(WORK TO BE COMPLETED)
Beginning with the first line of the data below, reproduce every line unchanged, ending with the line that holds "const weldDistance = 0.0005;".

(DATASET SECTION)
****
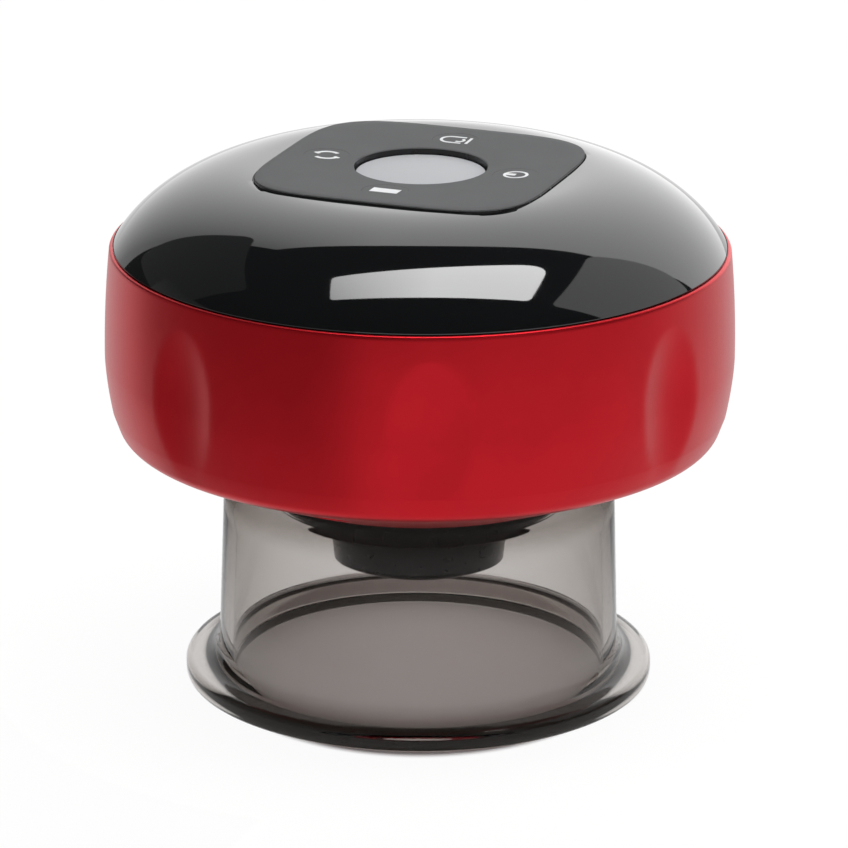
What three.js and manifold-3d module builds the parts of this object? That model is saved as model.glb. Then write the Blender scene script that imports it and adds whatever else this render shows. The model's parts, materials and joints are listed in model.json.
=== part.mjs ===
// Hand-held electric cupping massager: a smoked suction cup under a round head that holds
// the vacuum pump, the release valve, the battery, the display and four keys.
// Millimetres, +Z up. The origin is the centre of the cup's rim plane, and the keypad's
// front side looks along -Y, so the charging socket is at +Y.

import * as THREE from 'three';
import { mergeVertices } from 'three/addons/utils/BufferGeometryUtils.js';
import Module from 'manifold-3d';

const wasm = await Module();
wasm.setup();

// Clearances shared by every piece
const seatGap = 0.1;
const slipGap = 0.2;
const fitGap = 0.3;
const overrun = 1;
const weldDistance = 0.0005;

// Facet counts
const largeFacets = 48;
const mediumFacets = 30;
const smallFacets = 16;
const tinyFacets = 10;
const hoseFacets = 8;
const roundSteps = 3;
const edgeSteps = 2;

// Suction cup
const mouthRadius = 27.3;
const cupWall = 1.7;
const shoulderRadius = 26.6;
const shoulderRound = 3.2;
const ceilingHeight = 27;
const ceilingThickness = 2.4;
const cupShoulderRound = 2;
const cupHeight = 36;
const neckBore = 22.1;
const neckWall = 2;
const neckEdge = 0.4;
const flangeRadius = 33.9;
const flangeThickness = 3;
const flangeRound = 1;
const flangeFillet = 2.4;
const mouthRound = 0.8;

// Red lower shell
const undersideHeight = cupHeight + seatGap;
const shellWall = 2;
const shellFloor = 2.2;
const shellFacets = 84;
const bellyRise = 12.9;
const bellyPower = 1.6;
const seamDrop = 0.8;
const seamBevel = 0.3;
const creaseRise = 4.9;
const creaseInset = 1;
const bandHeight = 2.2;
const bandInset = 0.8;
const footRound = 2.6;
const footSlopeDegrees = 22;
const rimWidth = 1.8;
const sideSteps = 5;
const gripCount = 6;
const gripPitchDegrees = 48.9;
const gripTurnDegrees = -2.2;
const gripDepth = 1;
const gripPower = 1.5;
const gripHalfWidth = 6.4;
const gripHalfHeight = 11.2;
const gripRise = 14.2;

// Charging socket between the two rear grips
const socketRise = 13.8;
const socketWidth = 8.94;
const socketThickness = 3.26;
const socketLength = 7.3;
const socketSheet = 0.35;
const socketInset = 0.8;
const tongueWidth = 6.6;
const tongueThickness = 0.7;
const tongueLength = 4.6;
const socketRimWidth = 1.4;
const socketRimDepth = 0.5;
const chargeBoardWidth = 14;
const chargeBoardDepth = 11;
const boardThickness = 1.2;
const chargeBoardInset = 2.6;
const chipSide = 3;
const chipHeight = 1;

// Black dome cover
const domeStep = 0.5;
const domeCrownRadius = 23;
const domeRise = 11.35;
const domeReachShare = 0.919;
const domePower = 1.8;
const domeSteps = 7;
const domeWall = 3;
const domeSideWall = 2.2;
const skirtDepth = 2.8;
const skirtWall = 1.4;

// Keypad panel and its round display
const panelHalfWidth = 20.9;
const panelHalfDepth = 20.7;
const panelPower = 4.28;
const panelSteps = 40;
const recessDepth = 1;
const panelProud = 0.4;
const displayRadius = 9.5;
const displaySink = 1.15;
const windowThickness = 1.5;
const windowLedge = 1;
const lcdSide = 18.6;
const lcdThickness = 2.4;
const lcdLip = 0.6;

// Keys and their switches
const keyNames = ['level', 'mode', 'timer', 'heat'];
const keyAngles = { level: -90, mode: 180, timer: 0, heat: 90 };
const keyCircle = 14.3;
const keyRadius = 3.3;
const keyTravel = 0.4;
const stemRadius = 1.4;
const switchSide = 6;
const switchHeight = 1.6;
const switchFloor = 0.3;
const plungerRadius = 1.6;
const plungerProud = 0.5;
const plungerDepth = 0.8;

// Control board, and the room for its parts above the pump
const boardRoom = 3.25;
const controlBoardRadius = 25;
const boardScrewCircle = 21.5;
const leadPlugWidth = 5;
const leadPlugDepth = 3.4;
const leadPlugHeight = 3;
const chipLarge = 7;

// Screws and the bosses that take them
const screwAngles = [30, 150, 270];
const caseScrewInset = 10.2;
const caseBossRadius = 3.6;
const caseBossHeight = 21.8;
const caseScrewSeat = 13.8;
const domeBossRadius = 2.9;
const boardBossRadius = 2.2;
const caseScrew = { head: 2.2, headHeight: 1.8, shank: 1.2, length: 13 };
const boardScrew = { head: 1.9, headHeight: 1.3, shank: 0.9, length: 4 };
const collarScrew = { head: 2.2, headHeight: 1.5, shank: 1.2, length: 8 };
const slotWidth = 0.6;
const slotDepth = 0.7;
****
(THE OUTPUT)
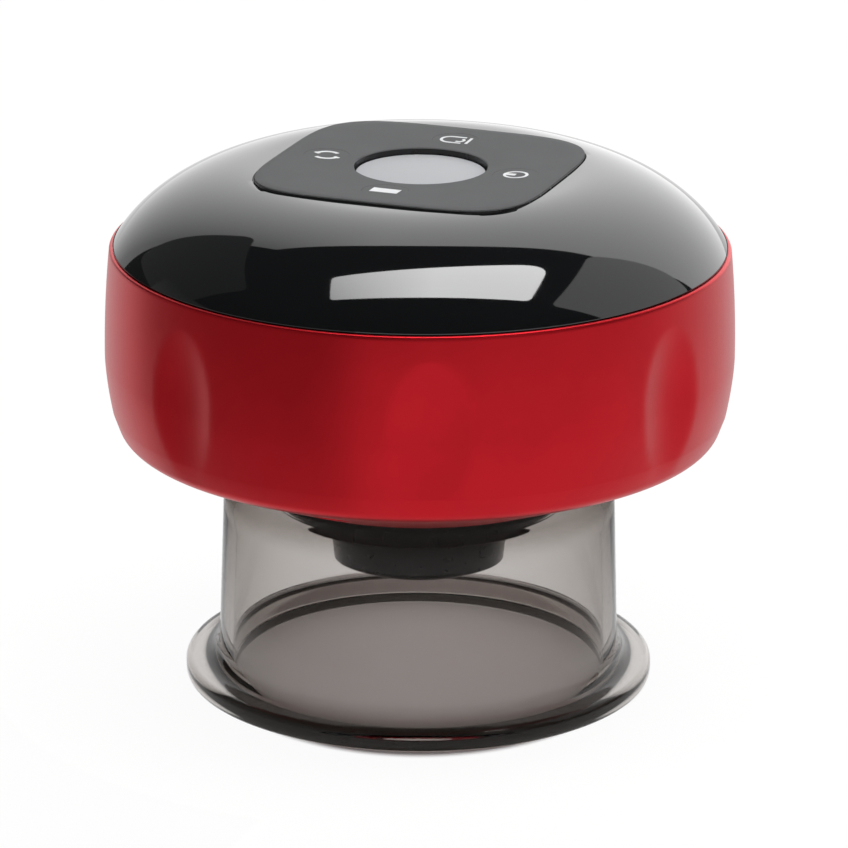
What three.js and manifold-3d module builds the parts of this object? That model is saved as model.glb. Then write the Blender scene script that imports it and adds whatever else this render shows. The model's parts, materials and joints are listed in model.json.
=== part.mjs ===
// Hand-held electric cupping massager: a smoked suction cup under a round head that holds
// the vacuum pump, the release valve, the battery, the display and four keys.
// Millimetres, +Z up. The origin is the centre of the cup's rim plane, and the keypad's
// front side looks along -Y, so the charging socket is at +Y.

import * as THREE from 'three';
import { mergeVertices } from 'three/addons/utils/BufferGeometryUtils.js';
import Module from 'manifold-3d';

const wasm = await Module();
wasm.setup();

// Clearances shared by every piece
const seatGap = 0.1;
const slipGap = 0.2;
const fitGap = 0.3;
const overrun = 1;
const weldDistance = 0.0005;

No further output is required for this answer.